Frequently Asked Questions (FAQs):
Q. How is the cut-off price decided?
The issuer and underwriter will consider several factors when determining the cut-off price, including:
-The level of interest from potential investors
-The economic conditions at the time of the offering
-The anticipated market reaction to the offering
Q. How many days will an IPO remain open for the public?
The answer to this question depends on several factors, including the type of security being offered, the country where the offering is taking place, and the regulations of the exchange on which it is being traded. In general, most IPOs will remain open for between three and five days.
Q. Who decides the Listing Price?
The decision of how to price an IPO is made by the investment bankers representing the company going public. They use their knowledge of the market and recent trends to set a price to ensure that all shares are sold on the first day of trading. However, they also want to set a low enough price so that early investors see a return on their investment when the stock begins trading at a higher price.
Q. What is the Listing Price in Stock Market?
The listing price is the price at which traders will trade the security on the stock exchange. The issue price is usually set by the investment banks underwriting the IPO. The listing price is important because it is the price at which investors buy and sell the stock. The listing price is also used to calculate a company's market capitalisation. Market capitalisation is calculated by multiplying the number of shares outstanding by the listing price.

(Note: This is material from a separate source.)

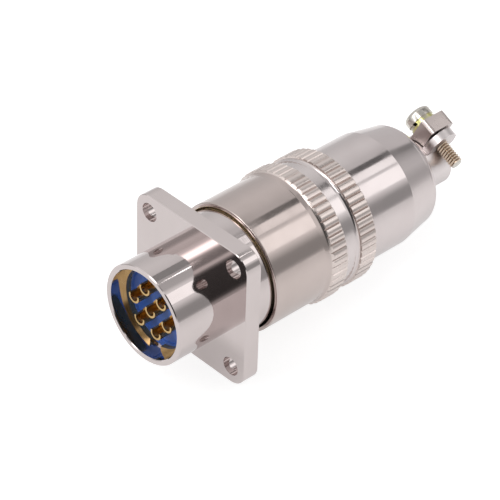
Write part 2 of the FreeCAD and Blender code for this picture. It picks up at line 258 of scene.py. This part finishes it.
def bright_zinc_steel():
    """Zinc-plated spring steel: pale, with a fine crystalline dullness that is drawn coarser than it is,
    to show."""
    grain_depth = 0.004 * MM
    material, tree, shader, place, grain = patchy(
        "bright_zinc_steel", 0.4, 3.0, ("#D8D4CE", "#BDB7AE"), (0.2, 0.36))
    bump = add(tree, "ShaderNodeBump", {"Height": grain, "Distance": grain_depth})
    tree.links.new(bump.outputs[0], shader.inputs["Normal"])
    return material


def brown_screw_steel_with_painted_thread_shade():
    """Plated screw steel: bright on the head and the tip and brown-gold on the thread, with a painted
    highlight on its crests and painted shade down in its roots."""
    plain_ends_from, plain_ends_past = 4.7 * MM, 4.9 * MM
    crest, root = 0.53, 0.47
    material, tree, shader, place, grain = patchy(
        "brown_screw_steel_with_painted_thread_shade", 0.6, 2.0, ("#D9D5CF", "#C3BCB2"), (0.14, 0.26))
    plate = shader.inputs["Base Color"].links[0].from_socket
    # Painted highlight and painted shade: pointiness makes the thread's crests pale and its roots dark
    pointed = add(tree, "ShaderNodeNewGeometry").outputs["Pointiness"]
    depth = add(tree, "ShaderNodeMapRange", {"Value": pointed, "From Min": crest, "From Max": root})
    thread_tone_and_painted_shade = add(tree, "ShaderNodeMix", {
        "Factor": depth.outputs[0], "A": linear("#D8C6B4"), "B": linear("#967E68"),
    }, data_type="RGBA")
    to_head = clamp_place((0, 0, 1)).normalized()
    along = add(tree, "ShaderNodeVectorMath", {0: place, 1: tuple(to_head)}, operation="DOT_PRODUCT")
    middle = (SCREW_TIP + SCREW_UNDER_HEAD) / 2 * MM
    away = add(tree, "ShaderNodeMath", {0: along.outputs["Value"], 1: middle}, operation="SUBTRACT")
    away = add(tree, "ShaderNodeMath", {0: away.outputs[0]}, operation="ABSOLUTE")
    ends = add(tree, "ShaderNodeMapRange", {
        "Value": away.outputs[0], "From Min": plain_ends_from, "From Max": plain_ends_past,
    })
    tint = add(tree, "ShaderNodeMix", {
        "Factor": ends.outputs[0], "A": thread_tone_and_painted_shade.outputs["Result"], "B": plate,
    }, data_type="RGBA")
    tree.links.new(tint.outputs["Result"], shader.inputs["Base Color"])
    return material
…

Q. Can I apply for an IPO through multiple applications under the same name?
You can apply for an IPO through multiple applications, but you will need to do it on behalf of your family members. This is because the IPO process is highly competitive, and each application is only allowed one chance to be considered. This means that if you apply with multiple names, your chances of being selected are much higher. However, it is important to note that each application must be complete and accurate to be considered.